L’aîné des 7 enfants de Jean Nicolas, vivra également à Domrémy où il se mariera le 29 janvier 1845 avec Marguerite Octavie Arnould. De cette union naitra Nicolas Ernest le 7 septembre 1851. Et c’est lui qui terminera notre propos. Installé dans la Marne, à Sézanne, où il travaille comme conducteur des Ponts et Chaussées, il se retrouve dans le besoin suite à de gros problèmes de santé. Du moins est-ce ce qu’il dit d’abord au Conseil Général des Vosges à qui il demande une aide sous forme de subvention en reconnaissance de l’acte généreux que son aïeul a fait au département. Depuis 1906, le département lui octroie chaque année la somme de 200frs. Cette aide prenant fin en 1911, il renouvelle sa demande, dans un rapport dont les conclusions ont été acceptées.

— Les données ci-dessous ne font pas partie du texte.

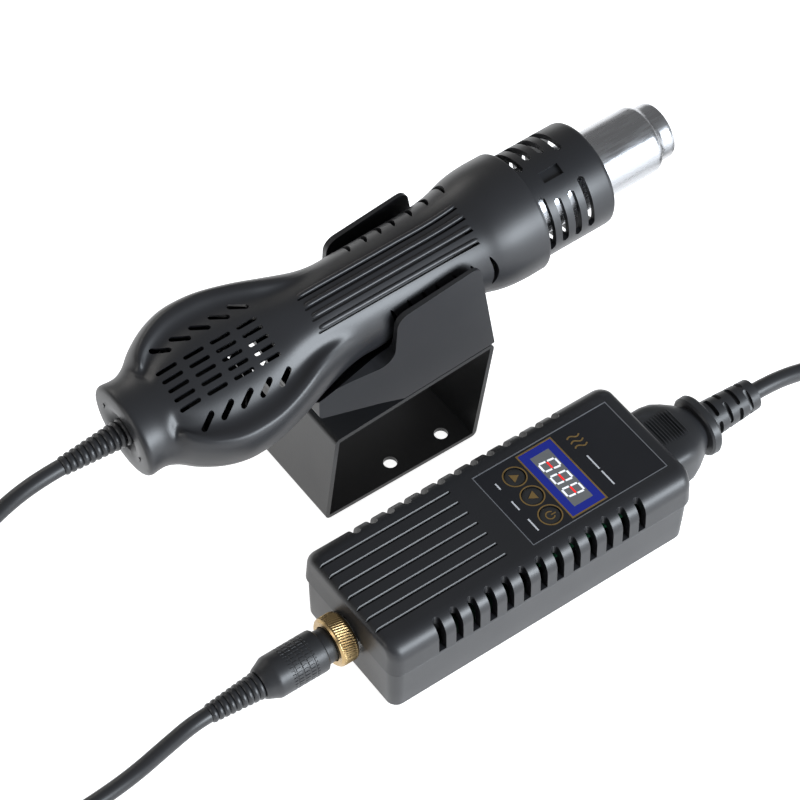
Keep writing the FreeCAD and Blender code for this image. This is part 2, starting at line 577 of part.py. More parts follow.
def blower():
    x, half = "dims.fan_station", "dims.fan_height / 2"
    ring = rod("scroll_ring", "dims.fan_radius + 2.0", "dims.fan_height + 1.6", x, 0, "-%s - 0.8" % half)
    hole = rod("scroll_hole", "dims.fan_radius + 0.7", 20, x, 0, -7)
    mouth = block("scroll_mouth", 12, 16, "dims.fan_height - 1", "%s + 16" % x, 0, "-%s + 0.5" % half)
    floor = rod("scroll_floor", "dims.fan_radius + 1.5", 0.8, x, 0, "-%s - 1.6" % half)
    intakes = []
    for number in range(6):
        turn = math.radians(60 * number + 30)
        intakes.append(rod("floor_hole_%d" % number, 3.2, 3, "%s + %.4f" % (x, 10.4 * math.cos(turn)),
                           10.4 * math.sin(turn), "-%s - 2.6" % half))
    wall = cut("scroll_wall", ring, [hole, mouth])
    node("blower_housing", fuse("scroll_whole", [wall, cut("scroll_base", floor, intakes)]), GUN)
    can = rod("motor_can", 5.6, 3.0, x, 0, "-%s - 0.8" % half)
    shaft = rod("motor_shaft", 0.75, 11.0, x, 0, "-%s + 1.0" % half)
    node("blower_motor", fuse("blower_motor", [can, shaft]), GUN)
    hub = rod("hub", 6.0, 6.4, x, 0, "-%s + 2.8" % half)
    disc = rod("fan_disc", "dims.fan_radius", 1.0, x, 0, "-%s + 2.8" % half)
    blades = []
    for number in range(24):
        turn = Rotation(Vector(0, 0, 1), 15 * number)
        lean = Rotation(Vector(0, 0, 1), 15 * number + 28)
        foot = Vector(size("fan_station"), 0, -size("fan_height") / 2 + 3.2)
        foot = foot + turn.multVec(Vector(size("fan_radius") - 4.4, 0, 0))
        blades.append(turned_block("fan_blade_%d" % number, 4.0, 0.7, "dims.fan_height - 3.4",
                                   Placement(foot, lean)))
    bore = rod("hub_bore", 0.8, 20, x, 0, -10)
    node("blower_impeller", cut("impeller_cut", fuse("impeller_whole", [hub, disc] + blades), [bore]), GUN)


def tube(name, radius, wall, start, end):
    outer = rod(name + "_outer", radius, "%s - (%s)" % (end, start), start, 0, 0, "x")
    inner = rod(name + "_inner", "%s - (%s)" % (radius, wall), "%s - (%s) + 4" % (end, start),
                "%s - 2" % start, 0, 0, "x")
    return outer, inner


# Station along the handpiece, and the two angles from the top that a slot spans.
GUARD_SLOTS = [(141.3, 16, 81), (145.9, 24, 78), (150.8, 24, 80), (155.6, 16, 78)]


def nozzle_end():
    root = rod("barrel_root", "dims.barrel_radius - dims.seat_relief", "dims.seat_start - 129", 129.5, 0, 0, "x")
    seat = rod("barrel_seat", "dims.barrel_radius", "dims.barrel_shoulder - dims.seat_start",
               "dims.seat_start", 0, 0, "x")
    shoulder = "dims.barrel_shoulder"
    neck = taper("barrel_neck", "dims.barrel_radius", "dims.tip_radius", 1.2, shoulder, 0, 0, "x")
    tip = rod("barrel_tip", "dims.tip_radius", "dims.tip_end - dims.barrel_shoulder - 1",
              shoulder + " + 1", 0, 0, "x")
    tip_bore = rod("tip_bore", "dims.tip_radius - dims.barrel_wall", 12, shoulder + " - 3", 0, 0, "x")
    main_room = rod("barrel_room", "dims.barrel_radius - dims.barrel_wall", "dims.barrel_shoulder - 129.5",
                    129.0, 0, 0, "x")
    flange = rod("barrel_flange", 14.8, 0.8, 129.5, 0, 0, "x")
    spots = [(12.9 * math.cos(math.radians(a)), 12.9 * math.sin(math.radians(a))) for a in (90, 210, 330)]
    holes = [rod("flange_hole_%d" % n, 1.1, 4, 128, y, z, "x") for n, (y, z) in enumerate(spots)]
    solid = fuse("barrel_solid", [root, seat, neck, tip, flange])
    node("steel_barrel", cut("steel_barrel", solid, [main_room, tip_bore] + holes), GUN)
    screws = [fuse("flange_screw_%d" % n, [rod("flange_head_%d" % n, 1.8, 1.2, 130.35, y, z, "x"),
                                           rod("flange_shank_%d" % n, 1.0, 5, 125.4, y, z, "x")])
              for n, (y, z) in enumerate(spots)]
    node("flange_screws", together("flange_screws", screws), GUN)
    mount = rod("heater_mount_disc", 16.2, 4.3, 125.2, 0, 0, "x")
    way = rod("heater_mount_way", 10.6, 6, 124, 0, 0, "x")
    sockets = [rod("mount_socket_%d" % n, 1.05, 6, 124, y, z, "x") for n, (y, z) in enumerate(spots)]
    node("heater_mount", cut("heater_mount", mount, [way] + sockets), GUN)
    guard_outer, guard_inner = tube("guard", "dims.guard_radius", "dims.guard_wall", 131.0, "dims.guard_end")
    slots = [made("guard_ring_%d" % n, guard_slots(*row)) for n, row in enumerate(GUARD_SLOTS)]
    marker = block("guard_panel", 7.0, 3.8, 2, 148.4, 0, "dims.guard_radius - 0.6")
    rest = cut("guard_cut", guard_outer, [guard_inner] + slots + [marker])
    node("barrel_guard", rest, GUN)


def guard_slots(station, low, high):
    """Four slots round the guard at one station, mirrored about both mid-planes."""
    slots = []
    ring = Part.makeCylinder(20, 2.2, Vector(station - 1.1, 0, 0), Vector(1, 0, 0))
    for start in (low, 180 - high, 180 + low, 360 - high):
        spread = math.radians(high - low)
        begin = math.radians(start)
        points = [Vector(station, 0, 0)]
        for step in range(5):
            angle = begin + spread * step / 4
            points.append(Vector(station, 30 * math.sin(angle), 30 * math.cos(angle)))
        wedge = Part.Face(Part.makePolygon(points + points[:1])).extrude(Vector(1.1, 0, 0))
        wedge = wedge.fuse(wedge.translated(Vector(-1.1, 0, 0)))
        slots.append(wedge.common(ring))
    return Part.makeCompound(slots)


def heater():
    outer, inner = tube("mica", 10.3, 0.5, 131, 184)
    node("heater_sleeve", cut("heater_sleeve", outer, [inner]), GUN)
    core = rod("core_rod", 8.0, 50, 132, 0, 0, "x")
    ways = []
    for number in range(6):
        turn = math.radians(60 * number)
        y, z = 4.8 * math.cos(turn), 4.8 * math.sin(turn)
        ways.append(rod("core_way_%d" % number, 1.7, 54, 130, y, z, "x"))
    node("heater_core", cut("heater_core", core, ways), GUN)
    rings = []
    for number in range(12):
        wire = bind(doc.addObject("Part::Torus", "wire_%d" % number), Radius1=8.75, Radius2=0.45)
        wire.Placement = Placement(Vector(136 + 3.8 * number, 0, 0), TURNS["x"])
        rings.append(wire)
    node("heater_wire", together("heater_wire", rings), GUN)
    duct_outer, duct_inner = tube("duct", 9.8, 1.0, 68, 125.2)
    node("air_duct", cut("air_duct", duct_outer, [duct_inner]), GUN)
    board = block("sensor_board_blank", 22, 8, 1.2, 96, 0, -12.6)
    reed = rod("reed", 1.1, 13, 89.5, 0, -11.5, "x")
    reed_top = common("reed_top", [reed, block("reed_room", 40, 8, 4, 96, 0, -12.0)])
    node("standby_sensor", fuse("standby_sensor", [board, reed_top]), GUN)


# Cords ----------------------------------------------------------------------------------------

COIL_LIFT = 0.8
CABLE_COIL = dict(x=-204.0, y=36.8, radius=28.0, half=6.0, height=15.4)
CORD_COIL = dict(x=192.0, y=18.0, radius=32.0, half=6.2, height=17.6)

CABLE_TO_PLUG = [(-103.7, 0, 14.25), (-108.5, 0, 14.25), (-117, 0, 11.1), (-131, 0, 5.3), (-148, 0, 3.1),
                 (-168, -0.2, 3.3), (-186, -0.6, 3.1), (-204, -0.1, 3.2)]
CABLE_TO_GUN = [tuple(GUN.multVec(Vector(-20.3, 0, 0))), tuple(GUN.multVec(Vector(-28.3, 0, 0))),
                (-128, 64, 61.2), (-141, 64, 53), (-152.5, 64, 41), (-161.5, 63.9, 28), (-171, 63.8, 16.5),
                (-185, 63.6, 8.5)]
CORD_TO_BOX = [(98, 0, 14.25), (105, 0, 14.25), (117, -0.2, 11.6), (130, -1.2, 6.6), (143, -4.2, 3.9),
               (156, -9.4, 3.3), (169, -14.6, 3.4), (181, -16.8, 3.6)]
CORD_TO_PLUG = [(202, -16.8, 12), (219, -16.2, 11.6), (235, -8.2, 13.2), (244, 6.4, 16.6),
                (245.6, 23.5, 18.5), (245.6, 31.5, 18.5)]


def cord_solid(name, points, diameter):
    """Straight runs joined by tangent arcs, each as large as its two runs allow."""
    spots = [Vector(*point) for point in points]
    edges, at, radii = [], spots[0], []
    for before, corner, after in zip(spots, spots[1:], spots[2:]):
        back, ahead = before - corner, after - corner
        turn = math.pi - back.getAngle(ahead)
        reach = 0.45 * min(back.Length, ahead.Length)
        radii.append(reach / math.tan(turn / 2))
        start = corner + back.normalize() * reach
        end = corner + ahead.normalize() * reach
        inward = (back + ahead).normalize()
        middle = corner + inward * (radii[-1] * (1 / math.cos(turn / 2) - 1))
        edges += [Part.LineSegment(at, start).toShape(), Part.Arc(start, middle, end).toShape()]
        at = end
    edges.append(Part.LineSegment(at, spots[-1]).toShape())
    path = Part.Wire(edges)
    ring = Part.Wire([Part.makeCircle(diameter / 2, spots[0], spots[1] - spots[0])])
    solid = path.makePipeShell([ring], True, True)
    expected = math.pi * diameter ** 2 / 4 * path.Length
    print("%s: length %.1f mm, radii %s, volume %.3f of the straight tube" % (
        name, path.Length, ["%.0f" % r for r in radii], solid.Volume / expected))
    return node(name, made(name, solid))


def coil(name, ring):
    """Flat closed ring that the put-away turns of a cord fill."""
    centre = Vector(ring["x"], ring["y"], COIL_LIFT)
    outer = Part.makeCylinder(ring["radius"] + ring["half"], ring["height"], centre)
    inner = Part.makeCylinder(ring["radius"] - ring["half"], ring["height"], centre)
    return node(name, made(name, outer.cut(inner)))


def coil_tie(name, ring):
    """Strap round the ring's section on its -X side."""
    x = ring["x"] - ring["radius"]
    wide, tall = 2 * ring["half"] + 0.5, ring["height"] + 0.3
    outer = Part.makeBox(wide + 1.2, 6, tall + 1.3, Vector(x - wide / 2 - 0.6, ring["y"] - 3, 0))
    inner = Part.makeBox(wide, 8, tall, Vector(x - wide / 2, ring["y"] - 4, 0.65))
    return node(name, made(name, outer.cut(inner)))


def mains_plug():
    """Round mains plug lying beside its coil, with its two round pins."""
    x, y, z = CORD_TO_PLUG[-1]
    ahead = Vector(0, 1, 0)
    tail = Part.makeCone(3.9, 6.5, 12, Vector(x, y + 0.1, z), ahead)
    neck = Part.makeCone(8.0, 17.6, 10, Vector(x, y + 12.0, z), ahead)
    head = Part.makeCylinder(18.3, 22, Vector(x, y + 21.9, z), ahead)
    face = y + 43.9
    body = tail.fuse([neck, head])
    for side in (-1, 1):
        body = body.cut(Part.makeBox(6, 40, 40, Vector(x + side * 20.6 - 3, y + 10, z - 20)))
        body = body.cut(Part.makeCylinder(2.25, 8, Vector(x + side * 9.5, face, z), -ahead))
    node("mains_plug", made("mains_plug", body))
    pins = []
    for side in (-1, 1):
        root = Part.makeCylinder(2.2, 8.1, Vector(x + side * 9.5, face - 7.9, z), ahead)
        shank = Part.makeCylinder(2.4, 18.2, Vector(x + side * 9.5, face + 0.2, z), ahead)
        tip = Part.makeCone(2.4, 1.7, 0.7, Vector(x + side * 9.5, face + 18.4, z), ahead)
        pins.append(root.fuse([shank, tip]))
    node("mains_plug_pins", made("mains_plug_pins", Part.makeCompound(pins)))


case_bottom()
case_top()
case_screws()
panel()
power_electronics()
output_socket()
cable_plug()
mains_inlet()
mains_connector()
stand_bracket()
stand_cradle()
stand_trim()
handle_shells()
blower()
nozzle_end()
heater()
cord_solid("cable_plug_end", CABLE_TO_PLUG, size("cable_diameter"))
cord_solid("cable_gun_end", CABLE_TO_GUN, size("cable_diameter"))
coil("cable_coil", CABLE_COIL)
coil_tie("cable_tie", CABLE_COIL)
cord_solid("mains_cord", CORD_TO_BOX, size("cord_diameter"))
cord_solid("mains_cord_end", CORD_TO_PLUG, size("cord_diameter"))
coil("mains_coil", CORD_COIL)
coil_tie("mains_tie", CORD_COIL)
mains_plug()

doc.recompute()
for item in doc.Objects:
    if "Invalid" in item.State or "Error" in item.State:
        raise RuntimeError("failed object: %s" % item.Name)
for label, item in NODES:
    if item.Shape.isNull() or not item.Shape.isValid() or not item.Shape.Solids:
        raise RuntimeError("bad shape: %s" % label)
    item.Shape.exportStep("parts/%s.step" % label)
    bounds = item.Shape.BoundBox
    print("%-22s solids %2d  volume %9.1f  x %7.1f %7.1f  y %7.1f %7.1f  z %6.1f %6.1f" % (
        label, len(item.Shape.Solids), item.Shape.Volume, bounds.XMin, bounds.XMax, bounds.YMin,
        bounds.YMax, bounds.ZMin, bounds.ZMax))
print("nodes", len(NODES))
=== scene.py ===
import json
import math

import bmesh
import bpy
import numpy as np
from mathutils import Matrix, Vector


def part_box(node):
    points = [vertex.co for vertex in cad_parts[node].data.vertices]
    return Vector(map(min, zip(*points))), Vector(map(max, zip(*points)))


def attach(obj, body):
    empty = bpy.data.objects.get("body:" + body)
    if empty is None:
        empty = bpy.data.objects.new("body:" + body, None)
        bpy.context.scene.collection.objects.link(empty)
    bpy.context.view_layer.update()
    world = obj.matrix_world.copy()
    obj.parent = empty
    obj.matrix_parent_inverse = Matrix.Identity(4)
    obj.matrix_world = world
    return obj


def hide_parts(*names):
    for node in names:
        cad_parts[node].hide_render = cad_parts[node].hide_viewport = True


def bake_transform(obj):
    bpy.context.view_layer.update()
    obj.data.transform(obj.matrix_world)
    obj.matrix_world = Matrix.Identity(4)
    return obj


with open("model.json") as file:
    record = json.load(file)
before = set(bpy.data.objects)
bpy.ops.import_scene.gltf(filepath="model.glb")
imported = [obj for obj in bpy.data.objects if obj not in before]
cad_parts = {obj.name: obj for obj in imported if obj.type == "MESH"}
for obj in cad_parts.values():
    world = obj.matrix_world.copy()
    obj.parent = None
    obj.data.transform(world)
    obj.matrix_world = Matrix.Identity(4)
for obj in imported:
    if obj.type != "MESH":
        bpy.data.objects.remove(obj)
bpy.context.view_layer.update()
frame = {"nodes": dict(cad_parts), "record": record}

MM = 0.001
RECORD = frame["record"]
MOUNTS = {mount["name"]: mount for mount in RECORD["mounts"]}


# Camera ---------------------------------------------------------------------------------------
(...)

Dans le même temps il adresse un courrier au maire d’Orléans :



« Monsieur le Maire,



Lettre à Orléans 1
Petit-fils de Nicolas de Gérardin descendant de la famille de Jeanne d'Arc, décoré en 1821 pour avoir refusé de vendre à un anglais qui lui offrait une très forte somme d'argent pour l'acquisition de la maison où naquit Jeanne d'Arc, maison qu'il tenait de ses ancêtres, je me trouve dans la dure nécessité de prendre une retraite bien avant l'âge, à cause du mauvais état de santé de ma vue, la pension à laquelle j'ai droit est plus que modeste et je me vois à la veille de solliciter un secours pour subvenir à mes besoins et à ceux de ma fille Jeanne âgée seulement de 12 ans 1/2.






lettre Orléans 2
En présence de la pénible situation qui m'est faite, j'ai pensé Monsieur le Maire, que la Ville d'Orléans qui a conservé un si noble souvenir de l'héroïque Lorraine, qui a frappé en l'honneur de mon grand-père une médaille en or que nous gardons précieusement, et pris une délibération qui est pour ma famille des lettres de noblesse, n'abandonneront pas le petit-fils de celui qui a préféré la pauvreté à la richesse pour conserver à la France, l'humble toit qui a vu naître la Pucelle d'Orléans.




Lettre Orléans 3
L'action de mon grand-père a été immortalisée par un grand peintre dont le tableau se trouve au Musée d'Orléans. Ma soeur aînée vient d'être nommée au poste de gardien de la maison de Jeanne d'Arc à Domrémy et ma soeur cadette vient d'être nommé (sic) receveur du bureau de tabac de cette commune. Moi seul n'avait rien à demander ayant une assez belle situation acquise à force de travail et de privations, mes parents n'ayant aucune fortune.


Lettre Orléans 4

Daignez agréer Monsieur le Maire l'expression de notre profonde reconnaissance et l'assurance de notre dévouement absolu.   E. Gérardin  26 février 1904 »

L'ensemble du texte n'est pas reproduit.